I got no responses to my question about whether this was a generally known
problem, so here's a specific example:
http://gavelcade.com/bordercrossing.html
My actual table has to have thin, white borders separating cells having a
background color. The table has column headers, the horizontal borders of
which I want to color and emphasize by making them heavier. Before I even
got started I wondered whether the horizontal borders would be "laid over"
the vertical borders (preferred) or vice versa. What in fact happens in IE6
and Opera is neither.
In the example, I've exaggerated the borders, making them 10 pixels and 20
pixels to highlight the problem. I set border-bottom for the TH cells in the
THEAD, and border-top for the table itself.
In IE6, the browser *compromises* at the internal, yielding an ugly effect.
Opera does this too, and also does it at the table's top border. In Mozilla
and Netscape, the horizontal borders are laid visually "over" the vertical
borders at the corners.
I just noticed that in IE, even at the top border, the vertical white
borders push 1 pixel into the table top border on the left and right sides.
If I activate a different window and then return to IE, this discrepancy is
fixed--until I refresh the page.
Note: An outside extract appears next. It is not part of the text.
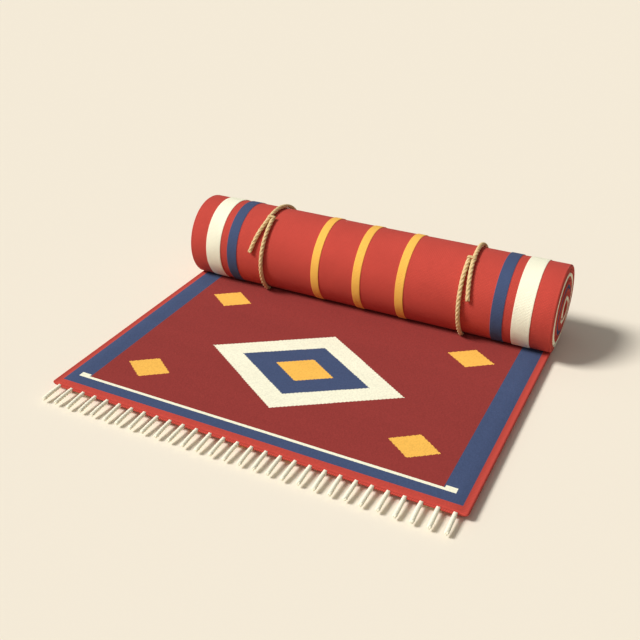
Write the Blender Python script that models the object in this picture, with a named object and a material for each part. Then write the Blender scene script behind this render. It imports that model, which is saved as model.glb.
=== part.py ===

Like the peek-a-boo bug, in that respect.
I tried a slightly different approach, setting border-bottom for the TRs
instead of for the THs inside the THEAD. In Opera, this had no effect. In
IE, the special borders disappeared altogether, as IE apparently doesn't
like applying borders to TRs.
I don't think there's a way to specify *different* behavior from what I'm
experiencing, but I thought I'd run it by all of you.